O pedido foi apresentado à Câmara com o dobro das assinaturas exigidas em lei. Ele é simples e fácil de atender: que seja realizado um referendo para saber se o eleitor concorda ou não em pagar a conta com o aumento do número de vereadores e com a dobra dos seus salários.
A demora
Depois de receberem o pedido de 4000 eleitores, os vereadores começaram a enrolar. Enrolaram por meses, enquanto tramavam e executavam uma manobra para não realizar o referendo e manter seus salários dobrados: eles votaram uma nova lei, reduzindo o número de vereadores de quinze para onze.
Concordamos: onze é menos mau do que quinze. Mas, no final, os prejuízos continuam. Primeiro, porque mantiveram a dobra dos próprios salários. Segundo, porque ainda mantiveram o aumento de dois vereadores.
O respeito na lata de lixo
Depois da enrolação de meses e da manobra da votação da nova lei, os vereadores deram sua cartada final: arquivaram o pedido de 4000 cidadãos, dizendo que o pedido já não fazia mais sentido, porque a lei contestada havia sido revogada. Portanto, o referendo já não fazia mais sentido.
Esta manobra desleal é reveladora. Ela mostra que os vereadores não desafiaram os eleitores apenas aumentando seu próprio número e dobrando seus próprios salários. Eles também os desafiaram negando-lhes um direito consagrado pelas democracias há mais de 2.500 anos: o direito do exercício da democracia direta, por meio do referendo.
Os eleitores de Bom Despacho enfrentam dificuldades financeiras, sobrevivem com salários apertados, e dão duro pelo menos por oito horas diárias. Enquanto isto, os vereadores trabalham duas horas por semana, se dão altos privilégios, fazem conluios com os plutocratas, não fiscalizam o prefeito e ainda riem das nossas caras.
Eles sabem que estas coisas não representam os interesses do eleitor bom-despachense. Sabem, mas não ligam.
O que fazer?
A melhor resposta a estes vereadores é dar-lhes o mesmo que tantos traidores do povo já receberam no passado: a derrota nas urnas. Embora os estragos sejam grandes, quatro anos passam rápido.
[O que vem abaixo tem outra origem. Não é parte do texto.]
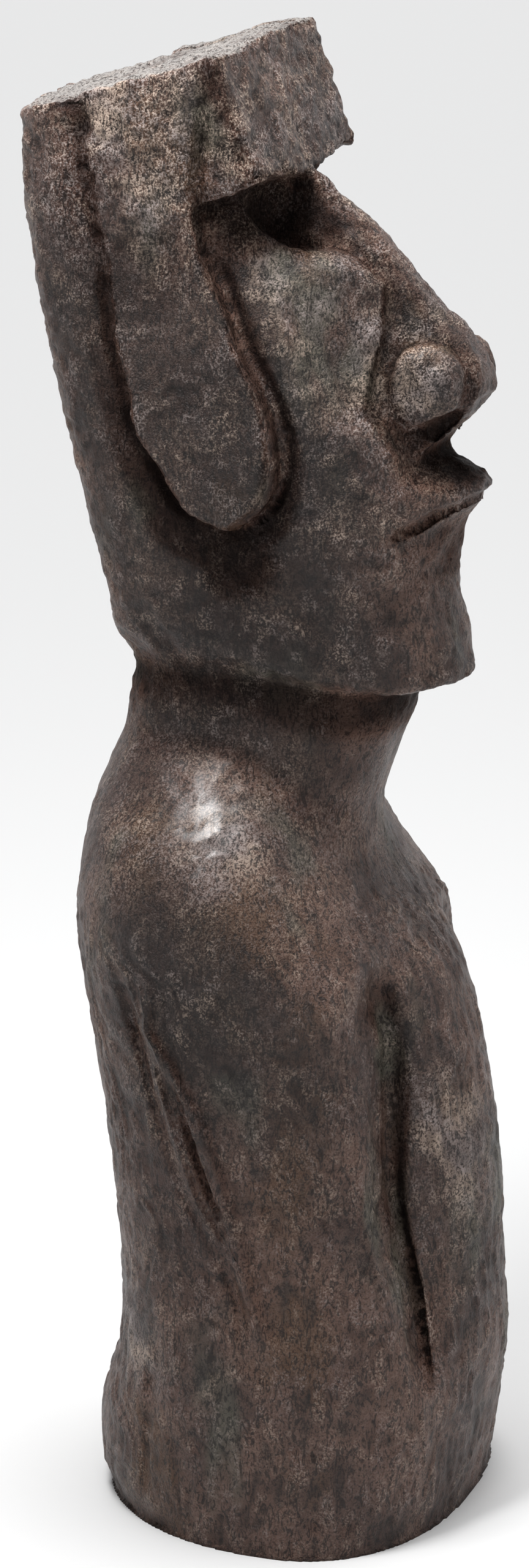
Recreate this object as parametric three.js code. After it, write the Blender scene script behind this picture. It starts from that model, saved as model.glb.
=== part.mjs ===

Entretanto, há mais que se pode fazer neste ínterim.
Se o povo quiser, é possível atualizar o referendo e neutralizar a manobra mesquinha dos vereadores. Mas, é possível também ir mais adiante ainda: apresentar um projeto de lei que volte o salário ao que era e volte o número de vereadores para nove.
Caso esta seja a opção, pode-se fazer mais ainda: aproveitar a oportunidade para acabar com a farra dos vereadores que não trabalham e continuam recebendo seus salários mesmo quando não comparecem às duas curtas reuniões semanais de que deveriam participar. Só duas. E bem curtas. Mesmo assim, muitos faltam, e continuam recebendo seus salários.
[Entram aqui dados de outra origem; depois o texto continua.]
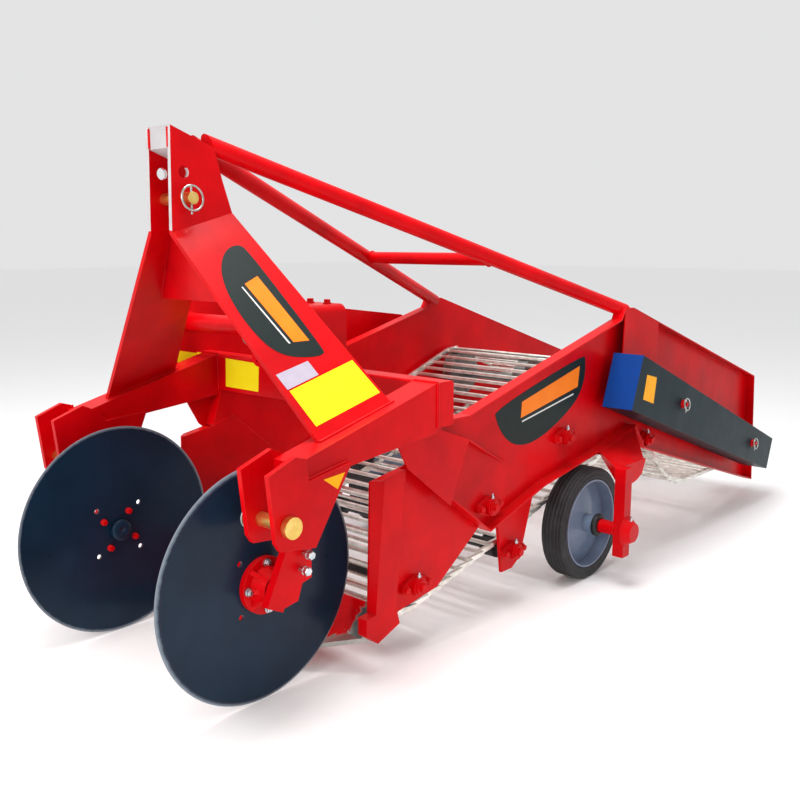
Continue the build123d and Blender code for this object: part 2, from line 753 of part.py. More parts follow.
# Gearbox on the beam, with its input stub towards the tractor
with BuildPart() as gearbox:
    body = (
        (gearbox_y[0], beam_z[1]),
        (gearbox_y[1], beam_z[1]),
        (gearbox_y[1], gearbox_top),
        (gearbox_y[0], gearbox_top),
    )
    plate_across(body, -gearbox_half, gearbox_half)
    fillet(gearbox.edges().filter_by(Axis.Y), gearbox_round)
    input_face = Plane(origin=(0, hitch_y + gearbox_y[0], drive_z), x_dir=(1, 0, 0), z_dir=(0, -1, 0))
    with BuildSketch(input_face):
        Circle(stub_collar_r)
    extrude(amount=stub_collar)
    with BuildSketch(input_face):
        Circle(stub_r)
    extrude(amount=stub_length)
gearbox.part.label = "gearbox"
export_step(gearbox.part, "parts/gearbox.step")

# Tube from the gearbox to the drive case, which houses the cross shaft
with BuildPart() as cross_tube:
    bar_across((drive_y, drive_z), cross_tube_r, -case_x[0], -gearbox_half)
cross_tube.part.label = "cross_tube"
export_step(cross_tube.part, "parts/cross_tube.step")

# Closed drive case outside the right panel
with BuildPart() as case:
    plate_across(case_outline, -case_x[1], -case_x[0])
    fillet(case.edges().filter_by(Axis.X), case_round)
    bar_across(case_hole, case_hole_r, -case_x[0] - case_hole_depth, -case_x[0], mode=Mode.SUBTRACT)
case.part.label = "drive_case"
export_step(case.part, "parts/drive_case.step")

# Side chain guard: a folded cover open towards the panel, on two posts
with BuildPart() as guard:
    plate_across(guard_outline, guard_x[0], guard_x[1])
    with BuildSketch(side.offset(guard_x[0])) as hollow:
        with BuildLine():
            Polyline(*guard_outline, close=True)
        make_face()
        offset(amount=-guard_wall, kind=Kind.INTERSECTION, mode=Mode.REPLACE)
    extrude(amount=guard_x[1] - guard_x[0] - guard_wall, mode=Mode.SUBTRACT)
    for place in guard_posts:
        bar_across(place, guard_post_r, face_x, guard_x[1])
guard.part.label = "chain_guard"
export_step(guard.part, "parts/chain_guard.step")

for name, turned in hands:
    # Wheel bracket: a pad under the panel's flange and an arm that reaches out over the tyre to a square
    # tube, which a gusset stiffens; the axle runs through the tube, with a collar at each end of the
    # wheel's hub and a cap outside
    with BuildPart() as bracket:
        flange_x = face_x + panel_flange
        pad_end_z = height_on(bracket_pad_end_y, panel_belly[1], panel_belly[2])
        pad = (
            panel_belly[1],
            (bracket_pad_end_y, pad_end_z),
            (bracket_pad_end_y, pad_end_z - bracket_plate),
            (panel_belly[1][0], panel_belly[1][1] - bracket_plate),
        )
        plate_across(pad, bracket_pad_x, flange_x)
        post_y = (wheel_y - wheel_post / 2, wheel_y + wheel_post / 2)
        post_low = wheel_z - wheel_post_below
        post_top = height_on(wheel_y, panel_belly[0], panel_belly[1])
        arm_end = (
            (post_y[0], post_top),
            (wheel_y + gusset_end, post_top),
            (wheel_y + gusset_end, post_top - bracket_plate),
            (post_y[0], post_top - bracket_nose),
        )
        for section, place in ((pad, flange_x), (arm_end, wheel_post_x[0])):
            with BuildSketch(side.offset(place)):
                with BuildLine():
                    Polyline(*section, close=True)
                make_face()
        loft(ruled=True)
        post = ((post_y[0], post_low), (post_y[1], post_low), (post_y[1], post_top), (post_y[0], post_top))
        plate_across(post, *wheel_post_x)
        wall = wheel_post_wall
        bore = (
            (post_y[0] + wall, post_low),
            (post_y[1] - wall, post_low),
            (post_y[1] - wall, post_top - wall),
            (post_y[0] + wall, post_top - wall),
        )
        plate_across(bore, wheel_post_x[0] + wall, wheel_post_x[1] - wall, mode=Mode.SUBTRACT)
        gusset_edge = [(wheel_y + along, wheel_z + high) for along, high in gusset]
        gusset_plate = (
            (post_y[1], post_top),
            (post_y[1], gusset_edge[0][1]),
            *gusset_edge,
            (wheel_y + gusset_end, post_top),
        )
        plate_across(gusset_plate, wheel_post_x[0], wheel_post_x[0] + bracket_plate)
        axle_place = (wheel_y, wheel_z)
        bar_across(axle_place, axle_r, axle_start_x, wheel_post_x[1])
        bar_across(axle_place, axle_collar_r, axle_start_x, rim_hub_x[0] - joint_gap)
        bar_across(axle_place, axle_collar_r, rim_hub_x[1] + joint_gap, wheel_post_x[0])
        boss_plane = Plane(
            origin=(wheel_post_x[1], hitch_y + wheel_y, wheel_z), x_dir=(0, 1, 0), z_dir=(1, 0, 0)
        )
        with BuildSketch(boss_plane):
            Circle(bracket_boss_r[0])
        with BuildSketch(boss_plane.offset(bracket_end_x - wheel_post_x[1])):
            Circle(bracket_boss_r[1])
        loft()
        if turned:
            mirror(about=Plane.YZ, mode=Mode.REPLACE)
    bracket.part.label = "wheel_bracket_" + name
    export_step(bracket.part, f"parts/{bracket.part.label}.step")

    # Pressed wheel rim: a barrel, a coned disc and a hub bored for the axle
    axle_line = Axis((0, hitch_y + wheel_y, wheel_z), (1, 0, 0))
    radial = Plane(origin=axle_line.position, x_dir=(1, 0, 0), z_dir=(0, -1, 0))
    with BuildPart() as rim:
        with BuildSketch(radial):
            with BuildLine():
                Polyline(
                    (rim_x[0], rim_r),
                    (rim_x[1], rim_r),
                    (rim_x[1], rim_r - rim_wall),
                    (rim_dish_x[0] + rim_wall, rim_r - rim_wall),
                    (rim_dish_x[1] + rim_wall, rim_hub_r),
                    (rim_hub_x[1], rim_hub_r),
                    (rim_hub_x[1], axle_r + pin_fit),
                    (rim_hub_x[0], axle_r + pin_fit),
                    (rim_hub_x[0], rim_hub_r),
                    (rim_dish_x[1], rim_hub_r),
                    (rim_dish_x[0], rim_r - rim_wall),
                    (rim_x[0], rim_r - rim_wall),
                    close=True,
                )
            make_face()
        revolve(axis=axle_line)
        if turned:
            mirror(about=Plane.YZ, mode=Mode.REPLACE)
    rim.part.label = "wheel_rim_" + name
    export_step(rim.part, f"parts/{rim.part.label}.step")

    # Solid tyre with a round crown
    with BuildPart() as tyre:
        with BuildSketch(radial):
            with BuildLine():
                crown = ((tyre_x[0] + tyre_x[1]) / 2, tyre_r)
                Polyline(
                    (tyre_x[0], tyre_shoulder_r),
                    (tyre_x[0], rim_r + joint_gap),
                    (tyre_x[1], rim_r + joint_gap),
                    (tyre_x[1], tyre_shoulder_r),
                )
                ThreePointArc((tyre_x[1], tyre_shoulder_r), crown, (tyre_x[0], tyre_shoulder_r))
            make_face()
        revolve(axis=axle_line)
        if turned:
            mirror(about=Plane.YZ, mode=Mode.REPLACE)
    tyre.part.label = "tyre_" + name
    export_step(tyre.part, f"parts/{tyre.part.label}.step")
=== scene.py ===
import math

import bmesh
import bpy
from mathutils import Matrix, Vector


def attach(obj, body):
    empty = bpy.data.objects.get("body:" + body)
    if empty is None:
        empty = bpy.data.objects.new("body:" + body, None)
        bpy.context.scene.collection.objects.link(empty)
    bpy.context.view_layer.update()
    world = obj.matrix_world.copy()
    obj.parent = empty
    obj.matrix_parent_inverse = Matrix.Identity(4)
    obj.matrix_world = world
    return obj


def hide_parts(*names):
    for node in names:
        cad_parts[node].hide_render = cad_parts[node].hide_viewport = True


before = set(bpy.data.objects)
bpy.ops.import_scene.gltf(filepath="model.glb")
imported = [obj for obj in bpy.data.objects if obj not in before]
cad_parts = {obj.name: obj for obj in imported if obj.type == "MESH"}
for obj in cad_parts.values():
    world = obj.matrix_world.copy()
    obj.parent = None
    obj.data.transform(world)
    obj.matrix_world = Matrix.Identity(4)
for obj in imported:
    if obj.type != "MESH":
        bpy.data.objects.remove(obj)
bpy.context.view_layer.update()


# The studio: a pale painted floor, a large soft light overhead, a weaker one ahead and a faint fill on
# the right. The camera is 0.95 m up, off the machine's left front corner, as solved from the photo.
def linear(code):
    """Linear colour of an sRGB hex value."""
    parts = [int(code[i : i + 2], 16) / 255 for i in (1, 3, 5)]
    return (*[c / 12.92 if c <= 0.04045 else ((c + 0.055) / 1.055) ** 2.4 for c in parts], 1.0)


def add(tree, kind, inputs=None, **settings):
    """Adds one node with its settings. Each input gets a value, or links from one output or several."""
    node = tree.nodes.new(kind)
    for name, value in settings.items():
        setattr(node, name, value)
    for name, value in (inputs or {}).items():
        for source in value if isinstance(value, list) else [value]:
            if isinstance(source, bpy.types.NodeSocket):
                tree.links.new(source, node.inputs[name])
            else:
                node.inputs[name].default_value = source
    return node


def nodes_of(material):
    """A material's node tree, its shader and the object's own coordinates."""
    tree = material.node_tree
    return tree, tree.nodes["Principled BSDF"], add(tree, "ShaderNodeTexCoord").outputs["Object"]


def new_material(name):
    """New node material, followed by what nodes_of gives."""
    material = bpy.data.materials.new(name)
    material.use_nodes = True
    return material, *nodes_of(material)


# sockets of a colour mix node: its three inputs by number, and its output
FACTOR, FIRST, SECOND, MIXED = 0, 6, 7, 2


def softbox(name, spot, aim, width, height, power, colour):
    """Rectangular studio light at one spot, aimed at another."""
    lamp = bpy.data.lights.new(name, "AREA")
    lamp.shape = "RECTANGLE"
    lamp.size, lamp.size_y = width, height
    lamp.energy = power
    lamp.color = linear(colour)[:3]
    light = bpy.data.objects.new(name, lamp)
    light.location = spot
    light.rotation_euler = (Vector(aim) - Vector(spot)).to_track_quat("-Z", "Y").to_euler()
    bpy.context.scene.collection.objects.link(light)


softbox("overhead softbox", (0.1, -0.6, 3.4), (0, 0, 0.4), 1.8, 1.8, 105, "#ffffff")
softbox("front left softbox", (0.7, -4.0, 1.9), (0, -0.3, 0.5), 1.4, 1.4, 52, "#fffaf4")
softbox("right fill softbox", (-3.4, -2.6, 1.8), (0, -0.4, 0.4), 2.0, 1.6, 6, "#f2f6ff")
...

Na nova lei, o povo pode exigir que os vereadores compareçam ao trabalho e mostrem serviço, sob pena de perderem os salários e até o cargo.
O povo pode ir além: colocar na lei que os vereadores devem parar de enrolar nas reuniões: nada daquele entendiante lenga-lenga de indicações e requerimentos, que não passam de palhaçada 99% das vezes.
Afinal, os vereadores estão na Câmara para trabalharem em prol do povo, não para se locupletarem; não para protegerem os plutocratas e oligarcas da cidade.
Na democracia, o que manda é a vontade popular. Em Bom Despacho, o que está mandando é a vontade de nove vereadores contra a vontade de quatro mil assinaturas. (iBOM / Fernando Cabral / Foto: Google Inc.).